Boating and Boating Safety: Operating a vessel under the influence of alcohol (OUI) (1), operating a vessel with insufficient number of life jackets (5), no life jacket on a child age 12 or younger as required by law (1), no boating safety certificate (1), unregistered vessel (1), allow use of a non-compliant vessel (1), and equipment violation – no fire extinguisher (1).
Public Safety: Shellfish in closed polluted area- recreational clamming (1), possession of drug paraphernalia (1), offensive touching (1), and speeding (1).
Other: Trespassing after hours on a state wildlife area (3), littering/dumping on a state wildlife area (1), and operating a motor vehicle off an established roadway on a state wildlife area (2)*.
*Includes citation(s) issued at the C&D Canal Conservation Area.
DNREC’s Division of Fish & Wildlife recognizes and thanks the majority of anglers, hunters and boaters who comply with and support Delaware’s fishing, hunting and boating laws and regulations. Citizens are encouraged to report fish, wildlife and boating violations to the Delaware Fish & Wildlife Natural Resources Police by calling 302-739-4580. Wildlife violations may also be reported anonymously to Operation Game Theft by calling 800-292-3030 or online at http://de.gov/ogt.
Are you AWARE?
Fish & Wildlife Natural Resources Police remind visitors to central Bayshore beaches that they may see horseshoe crabs being legally harvested by commercial watermen now through the end of July. Delaware’s hand harvest of horseshoe crabs is permitted annually on weekdays from June 8 through July 31, or until Delaware’s annual quota is reached.
To harvest horseshoe crabs in Delaware, licensed commercial watermen must obtain a permit from the Division of Fish & Wildlife. Delaware adheres to the annual harvest limit set by the Atlantic States Marine Fisheries Commission (ASMFC), under the Commission’s Interstate Fishery Management Plan for Horseshoe Crabs. Harvest of male crabs is permitted only from the public beach at Port Mahon east of Dover and from private beaches with permission of the property owner; no harvest of female crabs is permitted at any time.
Delaware fisheries regulations require commercial watermen to report their horseshoe crab harvest within 24 hours; failure to do so results in a fine and possible suspension of their harvest permit until the report is submitted. The Division of Fish & Wildlife’s Fisheries Section monitors horseshoe crab harvest numbers until ASMFC’s annual quota is reached – this year, 162,136 male crabs – at which time the season closes. If the quota is not reached by July 31, a limited number of dredging permits for taking horseshoe crabs may be issued to commercial watermen.

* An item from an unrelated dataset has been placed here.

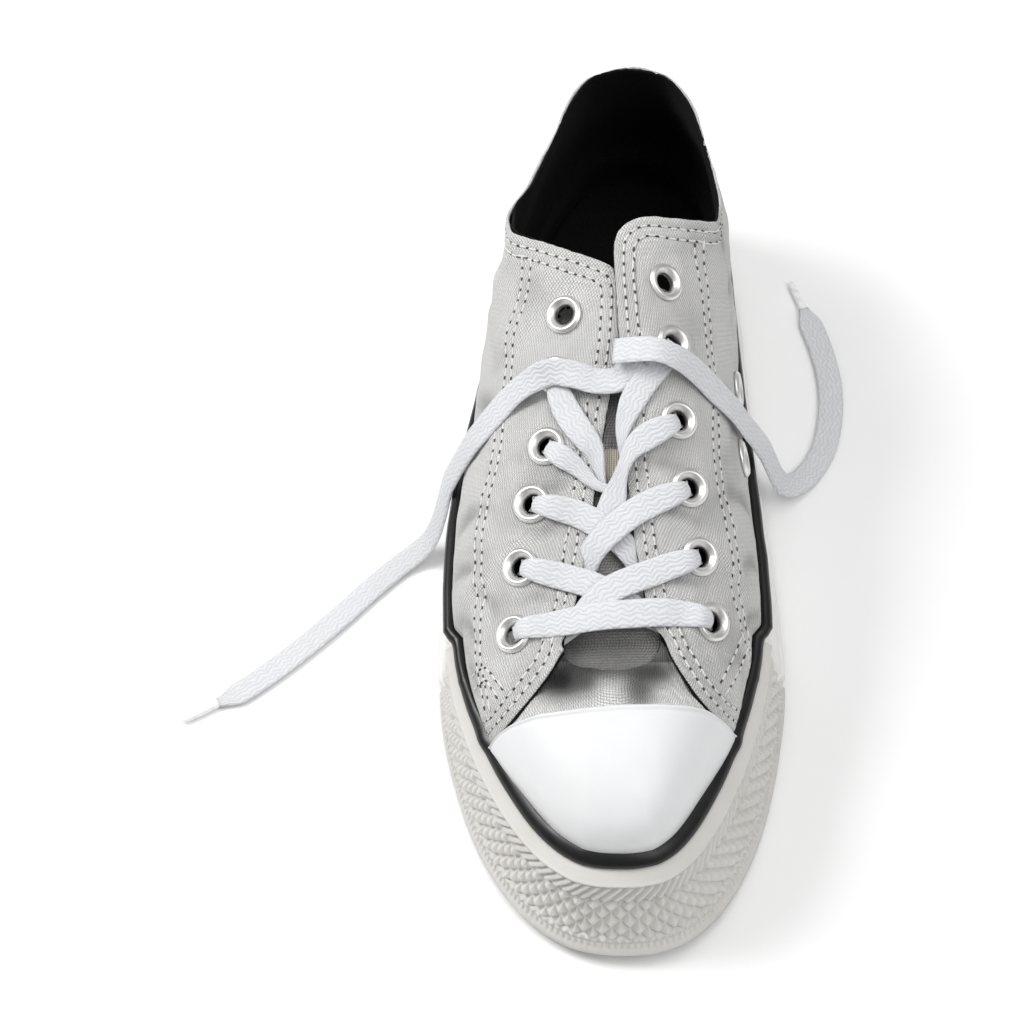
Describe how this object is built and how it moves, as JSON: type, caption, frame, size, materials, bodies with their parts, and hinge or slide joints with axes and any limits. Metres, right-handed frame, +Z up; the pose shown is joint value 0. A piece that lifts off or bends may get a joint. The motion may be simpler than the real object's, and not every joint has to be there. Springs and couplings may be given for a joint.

Horseshoe crabs are harvested in Delaware for use as bait in the whelk (conch) and American eel commercial fisheries. Their copper-based blood also plays a key role in pharmaceutical testing. Through quotas, seasonal/area closures, widespread use of alternative baits and bait-saving devices and other conservation measures, bait landings in Delaware have been reduced.
Horseshoe crabs are vital to the ecology of the Delaware Bay, with visiting migratory shorebirds relying on horseshoe crab eggs to fuel their long distance migrations. The horseshoe crab harvest season opens after the shorebirds’ departure for their Arctic breeding grounds.